Everything from the line containing "# Where the joints lie, for the record" down to the line containing "if empty is" is to be returned exactly; include both boundary lines and leave out all others.

****

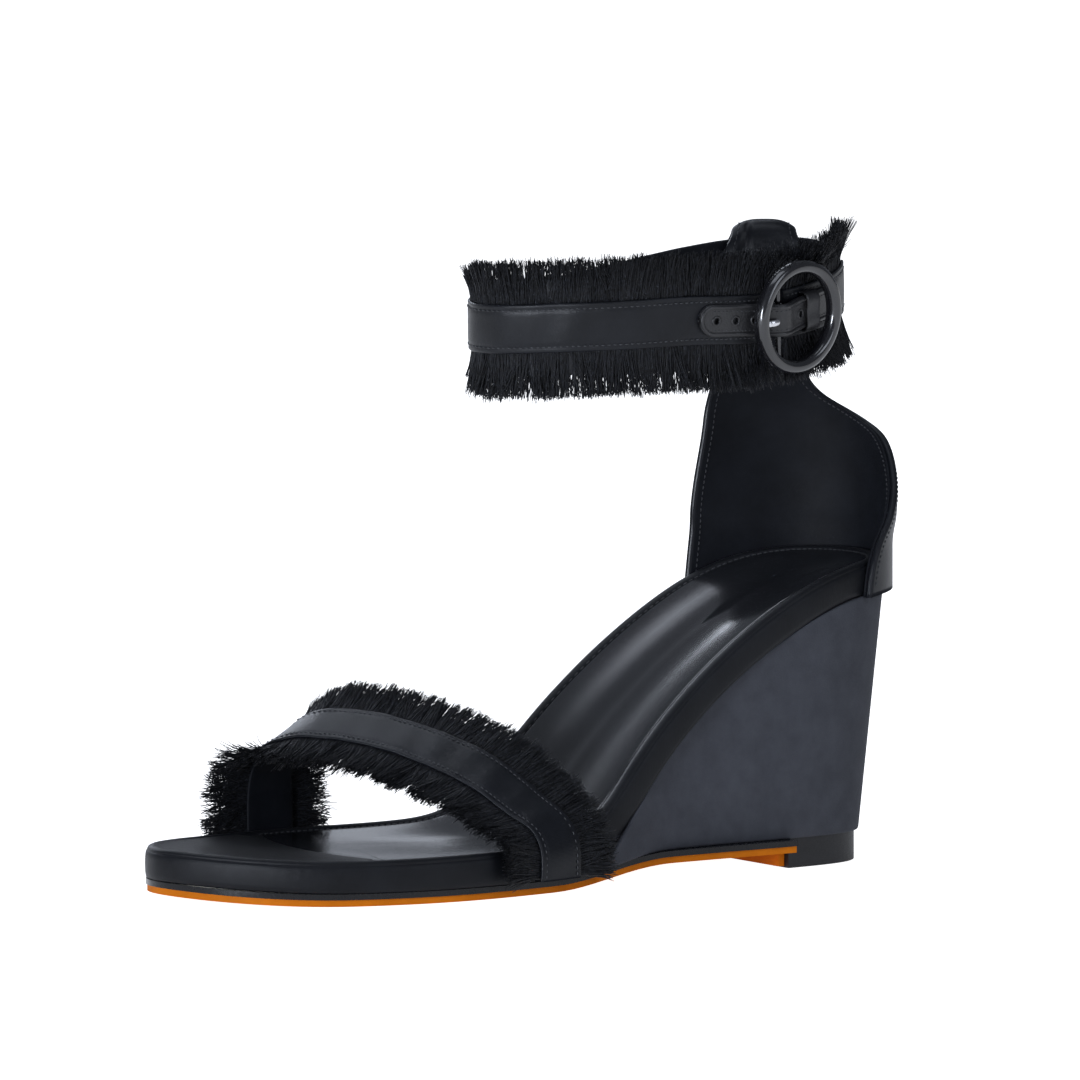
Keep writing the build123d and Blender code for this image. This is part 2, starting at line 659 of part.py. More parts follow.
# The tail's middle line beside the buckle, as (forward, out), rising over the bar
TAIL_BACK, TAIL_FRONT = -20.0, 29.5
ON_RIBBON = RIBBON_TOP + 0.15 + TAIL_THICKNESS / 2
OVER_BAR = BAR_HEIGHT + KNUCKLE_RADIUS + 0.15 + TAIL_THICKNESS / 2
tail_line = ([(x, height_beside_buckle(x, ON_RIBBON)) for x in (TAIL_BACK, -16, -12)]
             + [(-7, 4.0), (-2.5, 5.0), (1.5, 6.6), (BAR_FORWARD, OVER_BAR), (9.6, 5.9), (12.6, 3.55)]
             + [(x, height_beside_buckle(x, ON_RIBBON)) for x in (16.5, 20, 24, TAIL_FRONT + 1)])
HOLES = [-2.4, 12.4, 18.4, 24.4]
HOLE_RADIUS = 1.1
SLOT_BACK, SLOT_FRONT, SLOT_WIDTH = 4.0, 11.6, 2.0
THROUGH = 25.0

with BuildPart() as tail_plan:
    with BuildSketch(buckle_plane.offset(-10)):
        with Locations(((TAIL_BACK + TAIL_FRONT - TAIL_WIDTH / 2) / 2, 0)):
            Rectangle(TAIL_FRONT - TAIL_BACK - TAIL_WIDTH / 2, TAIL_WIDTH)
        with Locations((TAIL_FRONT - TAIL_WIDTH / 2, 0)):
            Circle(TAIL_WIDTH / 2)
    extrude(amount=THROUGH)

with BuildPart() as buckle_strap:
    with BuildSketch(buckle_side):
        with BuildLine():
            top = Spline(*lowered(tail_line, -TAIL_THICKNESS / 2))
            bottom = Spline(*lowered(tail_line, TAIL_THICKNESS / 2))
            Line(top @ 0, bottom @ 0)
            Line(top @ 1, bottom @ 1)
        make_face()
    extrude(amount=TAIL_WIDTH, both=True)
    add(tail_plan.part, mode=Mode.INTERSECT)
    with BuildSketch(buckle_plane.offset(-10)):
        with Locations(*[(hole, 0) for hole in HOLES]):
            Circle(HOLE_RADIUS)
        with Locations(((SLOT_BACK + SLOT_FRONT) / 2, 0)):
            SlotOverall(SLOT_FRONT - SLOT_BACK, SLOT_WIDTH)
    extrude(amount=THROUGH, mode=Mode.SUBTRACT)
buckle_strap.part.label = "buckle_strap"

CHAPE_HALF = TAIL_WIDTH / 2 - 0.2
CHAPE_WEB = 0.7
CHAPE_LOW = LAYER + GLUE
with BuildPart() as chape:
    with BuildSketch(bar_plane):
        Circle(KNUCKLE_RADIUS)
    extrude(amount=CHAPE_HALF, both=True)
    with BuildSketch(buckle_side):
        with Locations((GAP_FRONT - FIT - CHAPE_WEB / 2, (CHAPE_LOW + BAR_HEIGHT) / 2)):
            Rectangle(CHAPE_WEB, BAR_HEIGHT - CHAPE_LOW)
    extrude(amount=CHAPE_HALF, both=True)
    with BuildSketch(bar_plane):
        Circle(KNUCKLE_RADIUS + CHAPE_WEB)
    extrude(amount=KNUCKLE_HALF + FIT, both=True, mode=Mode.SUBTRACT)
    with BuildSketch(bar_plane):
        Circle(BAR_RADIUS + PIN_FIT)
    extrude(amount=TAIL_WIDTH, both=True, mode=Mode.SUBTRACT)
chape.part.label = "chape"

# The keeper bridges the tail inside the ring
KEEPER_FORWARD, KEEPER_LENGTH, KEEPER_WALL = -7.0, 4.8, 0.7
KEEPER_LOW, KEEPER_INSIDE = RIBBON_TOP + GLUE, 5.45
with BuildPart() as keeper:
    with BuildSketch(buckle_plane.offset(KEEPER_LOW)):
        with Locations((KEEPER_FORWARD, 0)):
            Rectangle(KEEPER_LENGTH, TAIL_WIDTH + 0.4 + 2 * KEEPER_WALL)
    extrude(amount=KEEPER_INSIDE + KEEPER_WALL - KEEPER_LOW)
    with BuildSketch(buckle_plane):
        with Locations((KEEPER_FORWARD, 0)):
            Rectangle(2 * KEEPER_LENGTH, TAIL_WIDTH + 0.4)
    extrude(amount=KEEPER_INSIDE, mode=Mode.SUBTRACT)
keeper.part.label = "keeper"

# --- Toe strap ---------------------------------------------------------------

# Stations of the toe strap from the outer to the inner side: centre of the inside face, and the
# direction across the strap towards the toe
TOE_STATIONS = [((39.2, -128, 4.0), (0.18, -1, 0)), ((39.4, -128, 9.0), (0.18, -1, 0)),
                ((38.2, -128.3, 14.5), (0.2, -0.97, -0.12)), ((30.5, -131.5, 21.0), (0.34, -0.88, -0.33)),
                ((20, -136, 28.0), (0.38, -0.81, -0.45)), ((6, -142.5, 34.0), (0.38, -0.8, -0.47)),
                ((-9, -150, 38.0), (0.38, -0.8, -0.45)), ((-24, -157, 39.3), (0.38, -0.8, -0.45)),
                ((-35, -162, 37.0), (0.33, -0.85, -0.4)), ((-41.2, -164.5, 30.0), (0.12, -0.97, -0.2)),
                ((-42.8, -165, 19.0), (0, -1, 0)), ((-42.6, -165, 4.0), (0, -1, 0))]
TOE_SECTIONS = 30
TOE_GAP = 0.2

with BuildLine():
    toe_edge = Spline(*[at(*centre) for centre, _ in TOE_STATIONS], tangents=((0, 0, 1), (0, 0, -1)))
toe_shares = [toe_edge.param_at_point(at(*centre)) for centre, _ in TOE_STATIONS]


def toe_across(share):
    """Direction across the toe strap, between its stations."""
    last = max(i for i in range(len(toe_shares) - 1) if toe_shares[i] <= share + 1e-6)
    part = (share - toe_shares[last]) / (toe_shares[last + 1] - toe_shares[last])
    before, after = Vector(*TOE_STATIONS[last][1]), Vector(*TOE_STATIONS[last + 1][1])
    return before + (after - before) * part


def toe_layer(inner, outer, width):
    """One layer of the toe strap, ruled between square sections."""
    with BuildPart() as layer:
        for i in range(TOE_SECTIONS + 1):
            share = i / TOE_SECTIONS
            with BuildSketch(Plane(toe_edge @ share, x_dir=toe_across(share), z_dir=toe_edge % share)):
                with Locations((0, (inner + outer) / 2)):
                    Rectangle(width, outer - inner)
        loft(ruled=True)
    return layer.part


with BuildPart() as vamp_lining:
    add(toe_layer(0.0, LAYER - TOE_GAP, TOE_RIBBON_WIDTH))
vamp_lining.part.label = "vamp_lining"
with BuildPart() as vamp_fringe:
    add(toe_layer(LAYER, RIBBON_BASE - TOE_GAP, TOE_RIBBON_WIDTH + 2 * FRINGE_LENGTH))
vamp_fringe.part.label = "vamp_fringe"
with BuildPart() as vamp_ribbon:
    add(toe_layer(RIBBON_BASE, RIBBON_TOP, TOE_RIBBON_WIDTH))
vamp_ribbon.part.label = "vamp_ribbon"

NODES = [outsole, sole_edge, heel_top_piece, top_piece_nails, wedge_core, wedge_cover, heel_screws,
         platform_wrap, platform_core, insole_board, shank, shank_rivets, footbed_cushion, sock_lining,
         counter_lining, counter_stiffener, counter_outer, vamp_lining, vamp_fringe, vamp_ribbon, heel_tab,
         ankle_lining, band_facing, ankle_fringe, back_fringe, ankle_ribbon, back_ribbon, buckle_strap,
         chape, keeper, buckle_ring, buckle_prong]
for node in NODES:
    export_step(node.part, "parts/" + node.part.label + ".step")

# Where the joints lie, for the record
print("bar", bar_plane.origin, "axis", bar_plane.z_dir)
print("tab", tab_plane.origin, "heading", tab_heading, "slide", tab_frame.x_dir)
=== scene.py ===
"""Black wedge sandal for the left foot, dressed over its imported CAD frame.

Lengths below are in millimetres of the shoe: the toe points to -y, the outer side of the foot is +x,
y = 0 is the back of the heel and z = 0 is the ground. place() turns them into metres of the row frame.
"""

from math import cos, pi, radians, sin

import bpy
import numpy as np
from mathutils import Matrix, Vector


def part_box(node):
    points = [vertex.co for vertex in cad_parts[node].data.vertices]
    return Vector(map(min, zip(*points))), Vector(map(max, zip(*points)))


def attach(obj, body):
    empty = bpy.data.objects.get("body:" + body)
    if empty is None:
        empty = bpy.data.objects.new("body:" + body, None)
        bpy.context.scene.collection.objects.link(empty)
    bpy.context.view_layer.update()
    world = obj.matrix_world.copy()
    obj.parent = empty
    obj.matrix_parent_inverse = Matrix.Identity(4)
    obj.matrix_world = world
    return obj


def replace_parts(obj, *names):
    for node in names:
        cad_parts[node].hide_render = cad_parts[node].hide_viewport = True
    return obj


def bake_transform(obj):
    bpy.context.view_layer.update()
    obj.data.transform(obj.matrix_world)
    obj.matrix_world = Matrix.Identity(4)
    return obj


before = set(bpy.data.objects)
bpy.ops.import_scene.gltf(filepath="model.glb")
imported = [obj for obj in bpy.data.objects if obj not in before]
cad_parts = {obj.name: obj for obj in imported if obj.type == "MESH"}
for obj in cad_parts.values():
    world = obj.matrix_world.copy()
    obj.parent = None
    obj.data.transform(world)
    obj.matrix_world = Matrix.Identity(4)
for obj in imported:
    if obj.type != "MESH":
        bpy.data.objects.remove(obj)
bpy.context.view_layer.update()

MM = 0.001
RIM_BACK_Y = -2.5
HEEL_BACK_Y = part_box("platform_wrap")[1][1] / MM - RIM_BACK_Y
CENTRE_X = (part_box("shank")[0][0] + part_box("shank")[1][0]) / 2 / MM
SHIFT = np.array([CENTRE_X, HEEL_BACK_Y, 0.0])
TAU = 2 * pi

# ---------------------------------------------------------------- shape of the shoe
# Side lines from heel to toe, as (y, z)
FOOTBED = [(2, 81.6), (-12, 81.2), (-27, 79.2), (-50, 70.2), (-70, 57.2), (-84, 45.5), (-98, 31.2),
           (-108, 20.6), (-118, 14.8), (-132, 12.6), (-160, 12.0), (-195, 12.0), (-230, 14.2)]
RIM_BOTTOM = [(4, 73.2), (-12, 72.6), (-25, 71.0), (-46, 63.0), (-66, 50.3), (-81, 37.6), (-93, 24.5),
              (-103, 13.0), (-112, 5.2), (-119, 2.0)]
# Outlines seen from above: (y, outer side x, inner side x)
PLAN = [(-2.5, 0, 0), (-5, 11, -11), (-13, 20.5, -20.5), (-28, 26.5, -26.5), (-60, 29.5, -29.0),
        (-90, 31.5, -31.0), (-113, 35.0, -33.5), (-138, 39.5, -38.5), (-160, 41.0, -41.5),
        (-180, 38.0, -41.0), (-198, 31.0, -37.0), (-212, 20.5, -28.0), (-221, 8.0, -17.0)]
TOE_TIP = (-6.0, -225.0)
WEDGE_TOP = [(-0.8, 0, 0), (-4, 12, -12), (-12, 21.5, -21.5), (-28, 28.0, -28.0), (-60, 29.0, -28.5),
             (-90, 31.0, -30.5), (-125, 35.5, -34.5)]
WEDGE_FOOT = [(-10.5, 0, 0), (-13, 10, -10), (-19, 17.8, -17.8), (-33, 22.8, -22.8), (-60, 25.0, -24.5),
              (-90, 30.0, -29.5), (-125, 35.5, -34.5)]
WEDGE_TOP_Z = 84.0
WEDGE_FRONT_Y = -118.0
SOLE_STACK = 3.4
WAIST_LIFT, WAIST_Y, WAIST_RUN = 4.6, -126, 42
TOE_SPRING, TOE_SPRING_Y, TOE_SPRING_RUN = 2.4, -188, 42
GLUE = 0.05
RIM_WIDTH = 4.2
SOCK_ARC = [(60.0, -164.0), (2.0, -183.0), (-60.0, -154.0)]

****

• OUTPUT OF THE EXERCISE
# Where the joints lie, for the record
print("bar", bar_plane.origin, "axis", bar_plane.z_dir)
print("tab", tab_plane.origin, "heading", tab_heading, "slide", tab_frame.x_dir)
=== scene.py ===
"""Black wedge sandal for the left foot, dressed over its imported CAD frame.

Lengths below are in millimetres of the shoe: the toe points to -y, the outer side of the foot is +x,
y = 0 is the back of the heel and z = 0 is the ground. place() turns them into metres of the row frame.
"""

from math import cos, pi, radians, sin

import bpy
import numpy as np
from mathutils import Matrix, Vector


def part_box(node):
    points = [vertex.co for vertex in cad_parts[node].data.vertices]
    return Vector(map(min, zip(*points))), Vector(map(max, zip(*points)))


def attach(obj, body):
    empty = bpy.data.objects.get("body:" + body)
    if empty is None:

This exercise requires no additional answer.